From what we would hear it would be, Priscilla Misihairabwi Mushonga being ejected from parliament after trying to bring attention to the problem of importing used underwear in Zimbabwe. Or it be Mnagwagwa in jest telling women “I am grateful to the MPs who managed to show me pads. However, what they failed to do was to demonstrate how they are used,” How seriously are the voices of women in parliament being taken?
Even within Zanu-PF itself, only a few women, (Grace Mugabe, Oppah Muchinguri and recently Mandi Chimene) had been given access to the podium at rallies, the rest being stifled. Surely they do not rightfully speak for all of women! Furthermore their voices seemed to be rather aimed at pushing men’s leadership squabbles rather than bringing attention to the plight of women.
Zanu PF women’s league, as portrayed by the media, seemed to be more interested in playing a pivotal role in deciding who should and should not be trusted amid the factional wars and expulsions. Just a few weeks ago, it was reported in some media that they have decided that they no longer want the ‘vote of no confidence’, we wonder if it is them speaking or someone else who is trying to use their influence to their advantage.
The independent broadcasters are not innocent either! A few examples are how Zanu PF Member of Parliament, Shuvai Mahofa has been relentlessly mocked and while Thokozane Khupe has been hard at work with the #Beatthepot, the media has been more interested in speculating whether she is still in good books with Tsvangirai.

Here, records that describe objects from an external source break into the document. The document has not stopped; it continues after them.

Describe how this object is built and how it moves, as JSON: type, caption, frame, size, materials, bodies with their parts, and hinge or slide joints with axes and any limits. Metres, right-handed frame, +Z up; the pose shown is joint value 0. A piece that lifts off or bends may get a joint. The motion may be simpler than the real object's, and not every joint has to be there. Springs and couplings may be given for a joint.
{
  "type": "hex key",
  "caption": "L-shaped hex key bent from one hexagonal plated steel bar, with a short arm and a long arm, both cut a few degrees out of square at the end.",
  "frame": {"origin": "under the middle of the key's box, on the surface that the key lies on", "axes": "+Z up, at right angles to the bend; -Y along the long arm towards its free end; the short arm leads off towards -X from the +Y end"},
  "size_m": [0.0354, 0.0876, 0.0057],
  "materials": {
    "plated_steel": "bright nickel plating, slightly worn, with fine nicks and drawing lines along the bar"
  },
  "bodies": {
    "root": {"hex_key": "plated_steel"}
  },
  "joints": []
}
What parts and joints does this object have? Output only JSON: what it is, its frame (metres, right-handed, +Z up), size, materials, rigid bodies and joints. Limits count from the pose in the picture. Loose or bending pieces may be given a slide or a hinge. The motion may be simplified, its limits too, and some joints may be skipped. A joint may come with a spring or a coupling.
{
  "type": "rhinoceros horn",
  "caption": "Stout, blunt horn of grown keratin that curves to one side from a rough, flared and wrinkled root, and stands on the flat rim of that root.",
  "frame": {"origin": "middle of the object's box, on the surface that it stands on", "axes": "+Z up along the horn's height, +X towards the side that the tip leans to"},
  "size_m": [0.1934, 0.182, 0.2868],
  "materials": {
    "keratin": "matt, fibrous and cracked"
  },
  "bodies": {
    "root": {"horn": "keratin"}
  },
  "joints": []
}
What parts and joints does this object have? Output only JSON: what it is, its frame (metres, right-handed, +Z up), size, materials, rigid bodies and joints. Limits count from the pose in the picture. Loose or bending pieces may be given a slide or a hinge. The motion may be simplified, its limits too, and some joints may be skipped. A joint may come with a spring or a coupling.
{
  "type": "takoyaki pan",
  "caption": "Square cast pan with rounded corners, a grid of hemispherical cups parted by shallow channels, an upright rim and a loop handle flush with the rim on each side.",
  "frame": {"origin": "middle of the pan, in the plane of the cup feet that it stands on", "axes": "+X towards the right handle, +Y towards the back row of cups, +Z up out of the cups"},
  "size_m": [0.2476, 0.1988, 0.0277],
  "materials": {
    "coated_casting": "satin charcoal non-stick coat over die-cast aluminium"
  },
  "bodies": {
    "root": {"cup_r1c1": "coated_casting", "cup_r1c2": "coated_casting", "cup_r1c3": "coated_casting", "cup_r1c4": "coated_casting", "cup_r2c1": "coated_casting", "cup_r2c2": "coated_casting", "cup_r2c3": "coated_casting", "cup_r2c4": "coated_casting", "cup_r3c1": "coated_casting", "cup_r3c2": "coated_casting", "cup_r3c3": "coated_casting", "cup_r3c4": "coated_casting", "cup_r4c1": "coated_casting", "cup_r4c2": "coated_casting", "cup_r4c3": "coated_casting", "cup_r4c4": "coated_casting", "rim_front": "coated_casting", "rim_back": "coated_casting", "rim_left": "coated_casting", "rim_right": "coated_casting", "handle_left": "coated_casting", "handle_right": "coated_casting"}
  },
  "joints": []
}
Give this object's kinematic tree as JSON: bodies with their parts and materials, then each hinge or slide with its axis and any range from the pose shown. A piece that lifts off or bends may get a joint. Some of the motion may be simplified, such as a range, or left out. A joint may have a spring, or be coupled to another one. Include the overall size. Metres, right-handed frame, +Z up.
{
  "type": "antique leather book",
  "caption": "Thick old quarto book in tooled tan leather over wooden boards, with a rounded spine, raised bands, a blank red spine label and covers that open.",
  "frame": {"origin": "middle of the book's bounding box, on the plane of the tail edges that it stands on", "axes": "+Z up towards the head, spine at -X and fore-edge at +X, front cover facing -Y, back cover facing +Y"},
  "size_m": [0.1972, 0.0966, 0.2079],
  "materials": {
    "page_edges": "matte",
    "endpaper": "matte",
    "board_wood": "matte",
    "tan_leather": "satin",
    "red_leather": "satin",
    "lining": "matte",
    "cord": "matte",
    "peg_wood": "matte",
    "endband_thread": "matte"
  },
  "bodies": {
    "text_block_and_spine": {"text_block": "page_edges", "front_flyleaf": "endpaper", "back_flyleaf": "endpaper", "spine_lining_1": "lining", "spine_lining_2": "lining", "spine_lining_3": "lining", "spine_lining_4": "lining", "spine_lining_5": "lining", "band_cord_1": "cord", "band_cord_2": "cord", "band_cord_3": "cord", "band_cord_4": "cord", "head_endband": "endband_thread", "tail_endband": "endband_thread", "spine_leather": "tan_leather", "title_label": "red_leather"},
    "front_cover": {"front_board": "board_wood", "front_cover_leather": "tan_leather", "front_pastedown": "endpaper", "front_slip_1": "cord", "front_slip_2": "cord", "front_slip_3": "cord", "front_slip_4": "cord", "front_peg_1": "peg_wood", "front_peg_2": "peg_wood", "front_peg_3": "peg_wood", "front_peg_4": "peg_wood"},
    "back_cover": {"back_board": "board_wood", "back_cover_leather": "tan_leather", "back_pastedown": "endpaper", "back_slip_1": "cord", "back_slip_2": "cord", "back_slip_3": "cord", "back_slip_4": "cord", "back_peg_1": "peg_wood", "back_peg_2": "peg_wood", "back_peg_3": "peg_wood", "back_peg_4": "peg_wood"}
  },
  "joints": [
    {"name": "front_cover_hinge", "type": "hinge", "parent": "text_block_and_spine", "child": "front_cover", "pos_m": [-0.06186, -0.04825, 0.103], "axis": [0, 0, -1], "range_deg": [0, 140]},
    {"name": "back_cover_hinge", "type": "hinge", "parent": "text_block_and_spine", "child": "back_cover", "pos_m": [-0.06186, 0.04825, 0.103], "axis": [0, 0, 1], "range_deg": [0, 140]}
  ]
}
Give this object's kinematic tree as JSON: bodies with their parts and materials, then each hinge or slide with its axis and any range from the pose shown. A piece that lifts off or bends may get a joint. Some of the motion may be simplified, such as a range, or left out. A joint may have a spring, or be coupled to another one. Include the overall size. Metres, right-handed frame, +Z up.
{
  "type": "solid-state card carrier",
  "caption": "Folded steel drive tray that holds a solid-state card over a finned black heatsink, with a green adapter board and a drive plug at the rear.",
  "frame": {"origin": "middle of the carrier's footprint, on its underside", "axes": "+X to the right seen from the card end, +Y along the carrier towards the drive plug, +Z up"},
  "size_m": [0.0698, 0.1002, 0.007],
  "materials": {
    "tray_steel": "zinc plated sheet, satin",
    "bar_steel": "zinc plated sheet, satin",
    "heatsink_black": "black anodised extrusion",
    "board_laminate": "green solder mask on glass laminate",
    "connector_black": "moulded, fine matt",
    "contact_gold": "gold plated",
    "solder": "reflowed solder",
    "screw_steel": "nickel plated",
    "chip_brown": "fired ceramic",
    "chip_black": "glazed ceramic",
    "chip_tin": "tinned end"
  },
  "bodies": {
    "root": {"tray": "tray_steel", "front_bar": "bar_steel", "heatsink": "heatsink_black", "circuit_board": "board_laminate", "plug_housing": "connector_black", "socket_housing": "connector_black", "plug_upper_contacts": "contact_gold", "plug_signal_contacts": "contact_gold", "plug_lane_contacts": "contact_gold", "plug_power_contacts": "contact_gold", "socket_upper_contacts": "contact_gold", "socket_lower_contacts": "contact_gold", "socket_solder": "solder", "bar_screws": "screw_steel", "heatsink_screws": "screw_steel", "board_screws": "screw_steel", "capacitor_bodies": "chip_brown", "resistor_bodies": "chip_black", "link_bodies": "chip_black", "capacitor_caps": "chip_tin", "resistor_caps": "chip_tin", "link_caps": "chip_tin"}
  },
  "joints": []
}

Either way, we the citizens are not hearing enough meaningful contributions from women’s voices when it comes to politics.
Emerging Social media warriors
Come present day, free and unbridled access to social media is fostering a revolution which has been phenomenal for allowing women’s voices to be heard.
The liberation war for women’s rights has moved from a different battle field.
Gone are the days where the only way to access a large audience was through television and radio.
Gone are the days when the producers of Zimbabwe Broadcasting Corporation and Zimpapers could dictate the type of information that only Reuben Barwe could report to the masses.
The great thing about the social movement is that it does now know the limitation of party structures. It is not prone to factionalism and it is the voice of the people no matter what position in society.
An image captured from last week’s march which portrayed a woman who seemed to be standing up to the riot police went viral on media with people commending her for her bravery. We did not have to wait for the mainstream media to capture the moment, it was all citizen journalism and social media.
The government’s threat that “generating, passing on or sharing …… abusive and subversive materials …… will be disconnected and the law will take its course” has inspired more and more constructive women’s voice penetrating public spaces and being amplified more than ever before. We see more legislators like Jessie Majome engaging the public to participate in law making processes, and Marcellina Chikasha who launched her own political party making use of alternative forms of media to promote citizen engagement.
Online media has also allowed other opinion leaders like Fadzayi Mahere to air their opinions and put pressure on the government to act. More women came to know more and join in the Thokozane Khupe led #BeatThePot campaign, just by following the hashtag.
The hashtag campaigns have started a revolution. Their impact needs, however, to be translated to power on the ground. Women are telling their own stories and as the voices become bolder, the next step is working towards gaining nominations for primary elections for the next national elections, voting and campaigning for the leadership positions we want and also occupying more influential positions in media.